■ THE PROBLEM ■
Below is a listing; restate from it, character for character, the lines beginning at the line holding "const plant = new THREE.Group();" and ending at the line holding "before = set(bpy.data.objects)", both included.

■ Object modeling scripts ■
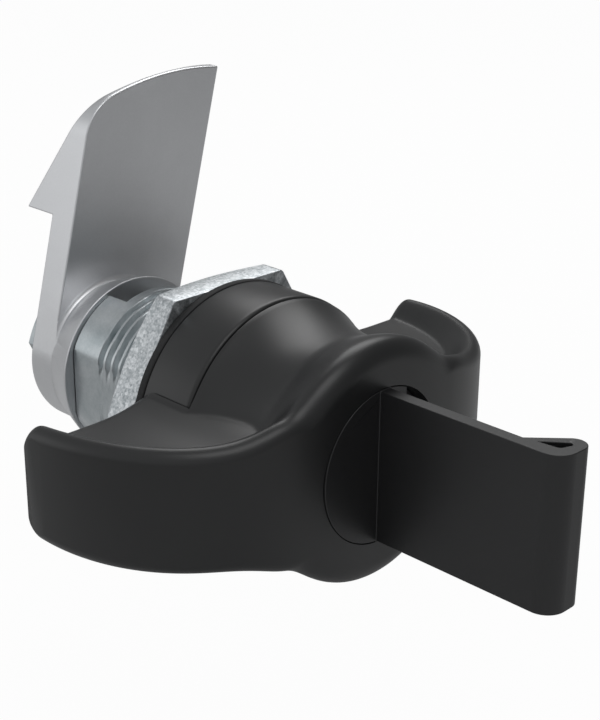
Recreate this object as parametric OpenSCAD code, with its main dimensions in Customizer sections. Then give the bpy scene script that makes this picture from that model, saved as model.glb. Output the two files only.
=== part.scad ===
// Quarter-turn cam latch with a winged knob and a keyed lock.
// The turning axis is Y: the knob is towards -Y, the cam towards +Y, and +Z is up.
// The origin is the centre of the panel cut-out, on the panel's outer face.

/* [Panel seat] */
// Radius of the threaded sleeve that passes through the panel
sleeve_r = 11; // [10.8:0.05:11.2]
// Width across the two flats of the sleeve
sleeve_flats = 20.1; // [19.8:0.1:20.6]
// Distance from the panel face to the rear end of the sleeve
sleeve_len = 17.95; // [17.5:0.05:19]
// How far the rubber gasket stands out beyond the collar
gasket_proud = 0.1; // [0:0.05:0.5]
// Thickness of the rubber gasket
gasket_t = 1.03; // [0.8:0.01:1.5]
// Radius of the black collar
collar_r = 15.35; // [15.2:0.05:15.6]
// Distance from the panel face to the front edge of the collar
collar_front = 8.6; // [8.4:0.1:9.2]
// Wall of the collar
collar_wall = 0.9; // [0.7:0.1:1]

/* [Nut] */
// Width across the flats of the nut
nut_flats = 30; // [28:0.5:32]
// Thickness of the nut
nut_t = 4.1; // [3.5:0.1:6]

/* [Housing inside] */
// Radius of the bore that the spindle turns in
bore_r = 8.05; // [7.8:0.05:8.3]
// Radius of the cup that holds the spindle head
cup_r = 12.4; // [12.2:0.1:12.6]
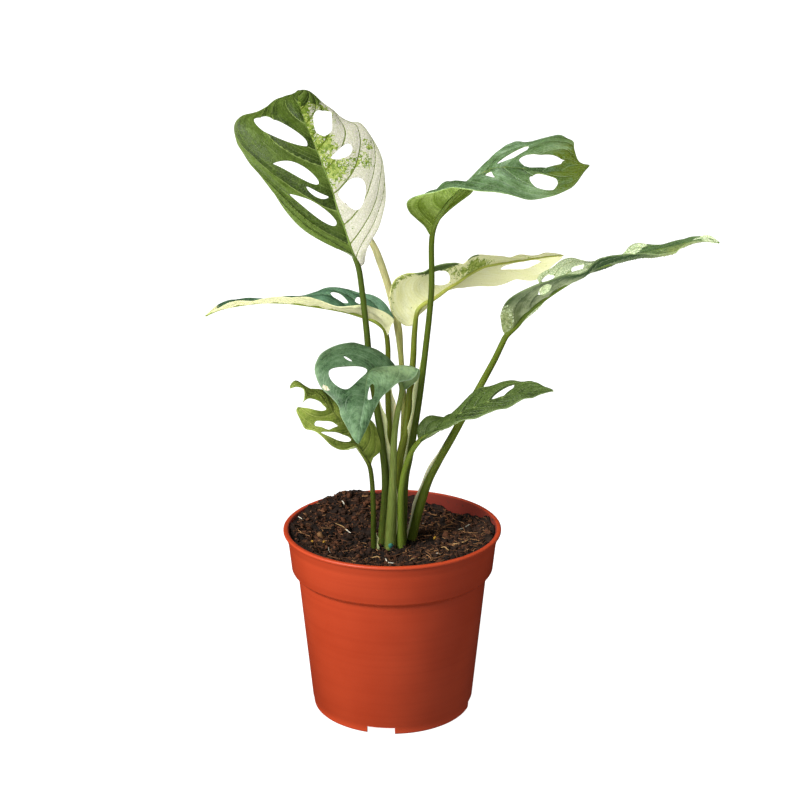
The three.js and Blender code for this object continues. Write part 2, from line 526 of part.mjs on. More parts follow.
function leafMesh(leaf) {
  const spine = leafSpine(leaf);
  const [footRadius, jointRadius] = leaf.stalk;
  const radiusAt = (u) => {
    if (u < spine.joint) {
      return footRadius + (jointRadius - footRadius) * (u / spine.joint) ** 0.8;
    }
    const s = (u - spine.joint) / (1 - spine.joint);
    return jointRadius + (ribTipRadius - jointRadius) * s ** 0.6;
  };
  const length = spine.curve.getLength();
  const rows = Math.round((length * (1 - spine.joint)) / rowStep);
  const stalkPlaces = evenly(0, spine.joint, Math.round((length * spine.joint) / stalkStep));
  const ribPlaces = evenly(bladeStart, bladeEnd, rows).map((s) => spine.along(s));
  const places = [...stalkPlaces, ...ribPlaces, 1];
  let solid = sweptTube(spine.curve, places, radiusAt);
  for (const side of ['left', 'right']) {
    let half = halfBlade(leaf, spine, side, rows);
    for (const hole of leaf.holes[side] ?? []) {
      half = half.subtract(holeCutter(leaf, spine, side, hole));
    }
    solid = solid.add(half);
  }
  return meshFrom(leaf.name, solid, leaf.color, 0.5);
}

function furledLeafMesh() {
  const [x, y] = furledLeaf.path[0];
  const curve = curveThrough([[x, y, stalkFoot], ...furledLeaf.path]);
  const radii = furledLeaf.radii;
  const radiusAt = (u) => {
    const place = curve.getUtoTmapping(u) * (radii.length - 1);
    const i = Math.min(Math.floor(place), radii.length - 2);
    return radii[i] + (radii[i + 1] - radii[i]) * (place - i);
  };
  const roll = sweptTube(curve, evenly(0, 1, furledSteps), radiusAt);
  return meshFrom(furledLeaf.name, roll, furledLeaf.color, 0.5);
}

// Pot: foot ring, raised floor with a standing pad, tapered wall, step, collar and rim
function potMesh() {
  const inner = potWall;
  const profile = [
    [0, 0], [padRadius, 0], [padRadius + 0.5, floorUnderside],
    [baseRadius - inner - 0.2, floorUnderside], [baseRadius - inner - 0.2, 0],
    [baseRadius - 0.4, 0], [baseRadius, 0.6], [shoulderRadius - 0.3, shoulderHeight - 1],
    [shoulderRadius, shoulderHeight], [collarFootRadius, collarFoot],
    [collarTopRadius, collarTop], [collarTopRadius + 0.5, collarTop + 1],
    [rimRadius, 89.3], [rimRadius, potHeight - 0.5], [rimRadius - 0.5, potHeight],
    [rimRadius - 2, potHeight], [rimRadius - 2.5, potHeight - 0.5],
    [collarTopRadius - inner, collarTop], [collarFootRadius - inner, collarFoot + 0.6],
    [shoulderRadius - inner - 0.3, shoulderHeight + 0.4],
    [baseRadius - inner + 0.2, floorTop], [0, floorTop],
  ];
  const points = profile.map(([radius, height]) => new THREE.Vector2(radius, height));
  const lathe = new THREE.LatheGeometry(points, potSegments);
  lathe.rotateX(Math.PI / 2);
  let pot = solidFromGeometry(lathe);
  for (let i = 0; i < 4; i += 1) {
    const notch = new THREE.BoxGeometry(notchWidth, 12, 2 * notchHeight);
    notch.translate(0, -baseRadius, 0);
    notch.rotateZ(THREE.MathUtils.degToRad(notchTurn + 90 * i));
    pot = pot.subtract(solidFromGeometry(notch));
  }
  for (let i = 0; i < drainCount; i += 1) {
    const drain = new THREE.CylinderGeometry(drainRadius, drainRadius, 8, 12);
    drain.rotateX(Math.PI / 2);
    drain.translate(drainCircle, 0, floorTop);
    drain.rotateZ((2 * Math.PI * (i + 0.5)) / drainCount);
    pot = pot.subtract(solidFromGeometry(drain));
  }
  return meshFrom('pot', pot, potColor, 0.4);
}

// Soil surface: level in the middle, rising to the wall, heaped at the back left
function soilHeight(x, y) {
  const radius = Math.hypot(x, y);
  let height = soilLevel + soilEdgeRise * (radius / 48) ** 3;
  for (const mound of [heap, sunk]) {
    const away = Math.hypot(x - mound.x, y - mound.y) / mound.spread;
    height += mound.height * Math.exp(-away * away);
  }
  height += 0.6 * Math.sin(x / 4.1) * Math.cos(y / 3.7) * Math.min(1, radius / 15);
  return height;
}

function innerWallRadius(height) {
  const inner = potWall;
  const corners = [
    [floorTop, baseRadius - inner + 0.2], [shoulderHeight + 0.4, shoulderRadius - inner - 0.3],
    [collarFoot + 0.6, collarFootRadius - inner], [collarTop, collarTopRadius - inner],
    [potHeight, rimRadius - 2.5],
  ];
  let i = 0;
  while (i < corners.length - 2 && height > corners[i + 1][0]) i += 1;
  const [[z0, r0], [z1, r1]] = [corners[i], corners[i + 1]];
  return r0 + ((r1 - r0) * Math.min(height - z0, z1 - z0)) / (z1 - z0);
}

function soilMesh() {
  const wallGap = soilGap + 0.2;
  const levels = [floorTop + soilGap, shoulderHeight + 0.4, collarFoot + 0.6, 78];
  const rings = 6;
  const positions = [0, 0, levels[0]];
  for (const level of levels) {
    const radius = innerWallRadius(level) - wallGap;
    for (let j = 0; j < potSegments; j += 1) {
      const angle = (2 * Math.PI * j) / potSegments;
      positions.push(radius * Math.cos(angle), radius * Math.sin(angle), level);
    }
  }
  for (let i = 0; i < rings; i += 1) {
    for (let j = 0; j < potSegments; j += 1) {
      const angle = (2 * Math.PI * j) / potSegments;
      let radius = innerWallRadius(87) - wallGap;
      let height = soilHeight(radius * Math.cos(angle), radius * Math.sin(angle));
      radius = innerWallRadius(height) - wallGap;
      if (i > 0) {
        radius *= 1 - i / rings;
        height = soilHeight(radius * Math.cos(angle), radius * Math.sin(angle));
      }
      positions.push(radius * Math.cos(angle), radius * Math.sin(angle), height);
    }
  }
  positions.push(0, 0, soilHeight(0, 0));
  const rows = levels.length + rings;
  const last = 1 + rows * potSegments;
  const triangles = [];
  for (let j = 0; j < potSegments; j += 1) {
    const next = (j + 1) % potSegments;
    triangles.push(0, 1 + next, 1 + j);
    for (let i = 0; i < rows - 1; i += 1) {
      const a = 1 + i * potSegments;
      const b = a + potSegments;
      triangles.push(a + j, a + next, b + next, a + j, b + next, b + j);
    }
    const top = 1 + (rows - 1) * potSegments;
    triangles.push(last, top + j, top + next);
  }
  let soil = solidFrom(positions, triangles);
  soil = soil.subtract(ellipticPost(stemHole, stem.bottom - soilGap, 100, 28));
  for (const leaf of leaves.filter(({ name }) => ownHole.includes(name))) {
    const [x, y] = leaf.petiole[0];
    const radius = leaf.stalk[0] + stalkGap;
    const hole = new THREE.CylinderGeometry(radius, radius, 100 - stalkFoot, 14);
    hole.rotateX(Math.PI / 2);
    hole.translate(x, y, (100 + stalkFoot) / 2 - soilGap);
    soil = soil.subtract(solidFromGeometry(hole));
  }
  return meshFrom('soil', soil, soilColor, 0.95);
}

// Stalks that leave the soil beside the others
const ownHole = ['leaf_lower_left', 'leaf_right'];

function ellipticPost({ halfX, halfY }, bottom, top, sides) {
  const post = new THREE.CylinderGeometry(1, 1, top - bottom, sides);
  post.rotateX(Math.PI / 2);
  post.scale(halfX, halfY, 1);
  post.translate(stem.x, stem.y, (top + bottom) / 2);
  return solidFromGeometry(post);
}

function stemMesh() {
  const post = ellipticPost(stem, stem.bottom, stem.top, 24);
  return meshFrom('stem', post, stemColor, 0.7);
}

const plant = new THREE.Group();
plant.add(potMesh(), soilMesh(), stemMesh(), ...leaves.map(leafMesh), furledLeafMesh());

export default plant;
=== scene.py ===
"""Looks of the potted variegated swiss cheese vine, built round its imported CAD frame.

Lengths are in millimetres and turned into metres by MM. The camera stands where the
photograph was taken from, looking along +Y and down. Colours are display colours of 0 to
255, which linear() turns into what the shader nodes take.
"""
import math
import random

import bmesh
import bpy
import numpy as np
from mathutils import Matrix, Vector, noise
from mathutils.geometry import delaunay_2d_cdt


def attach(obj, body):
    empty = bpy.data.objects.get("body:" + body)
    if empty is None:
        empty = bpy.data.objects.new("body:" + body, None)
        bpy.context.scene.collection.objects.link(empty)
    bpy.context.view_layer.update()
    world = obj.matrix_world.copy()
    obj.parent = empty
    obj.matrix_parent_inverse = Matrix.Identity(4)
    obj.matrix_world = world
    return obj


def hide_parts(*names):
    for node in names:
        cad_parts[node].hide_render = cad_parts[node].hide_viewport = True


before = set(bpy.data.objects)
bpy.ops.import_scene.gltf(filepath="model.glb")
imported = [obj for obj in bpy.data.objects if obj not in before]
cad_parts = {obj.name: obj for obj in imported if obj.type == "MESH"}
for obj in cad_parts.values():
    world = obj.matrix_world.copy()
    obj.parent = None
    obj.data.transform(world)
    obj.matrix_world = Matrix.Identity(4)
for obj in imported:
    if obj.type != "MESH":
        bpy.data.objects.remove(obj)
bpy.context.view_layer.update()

MM = 0.001
SEED = 7

# Camera, worked out from the pot's ellipses
CAMERA_AT = (3.75, -710.85, 365.22)
CAMERA_DOWN = 16.4
FOCAL_PIXELS = 1555.0
PHOTO_PIXELS = 800.0
SENSOR = 36.0

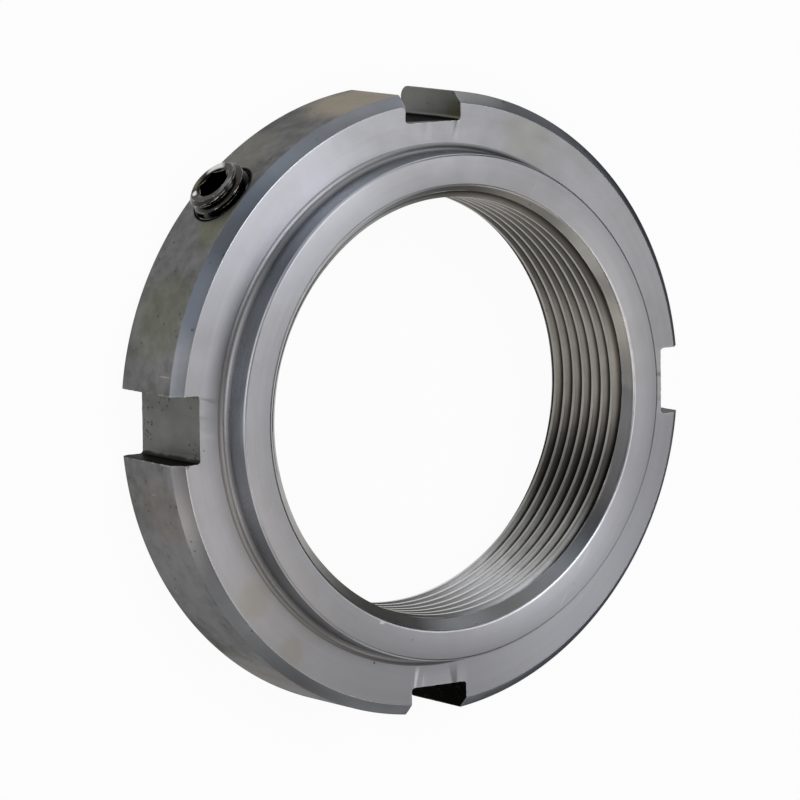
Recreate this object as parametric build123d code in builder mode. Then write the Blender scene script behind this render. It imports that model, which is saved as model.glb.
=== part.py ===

■ RESULT FOR THIS EXERCISE ■
const plant = new THREE.Group();
plant.add(potMesh(), soilMesh(), stemMesh(), ...leaves.map(leafMesh), furledLeafMesh());

export default plant;
=== scene.py ===
"""Looks of the potted variegated swiss cheese vine, built round its imported CAD frame.

Lengths are in millimetres and turned into metres by MM. The camera stands where the
photograph was taken from, looking along +Y and down. Colours are display colours of 0 to
255, which linear() turns into what the shader nodes take.
"""
import math
import random

import bmesh
import bpy
import numpy as np
from mathutils import Matrix, Vector, noise
from mathutils.geometry import delaunay_2d_cdt


def attach(obj, body):
    empty = bpy.data.objects.get("body:" + body)
    if empty is None:
        empty = bpy.data.objects.new("body:" + body, None)
        bpy.context.scene.collection.objects.link(empty)
    bpy.context.view_layer.update()
    world = obj.matrix_world.copy()
    obj.parent = empty
    obj.matrix_parent_inverse = Matrix.Identity(4)
    obj.matrix_world = world
    return obj


def hide_parts(*names):
    for node in names:
        cad_parts[node].hide_render = cad_parts[node].hide_viewport = True


before = set(bpy.data.objects)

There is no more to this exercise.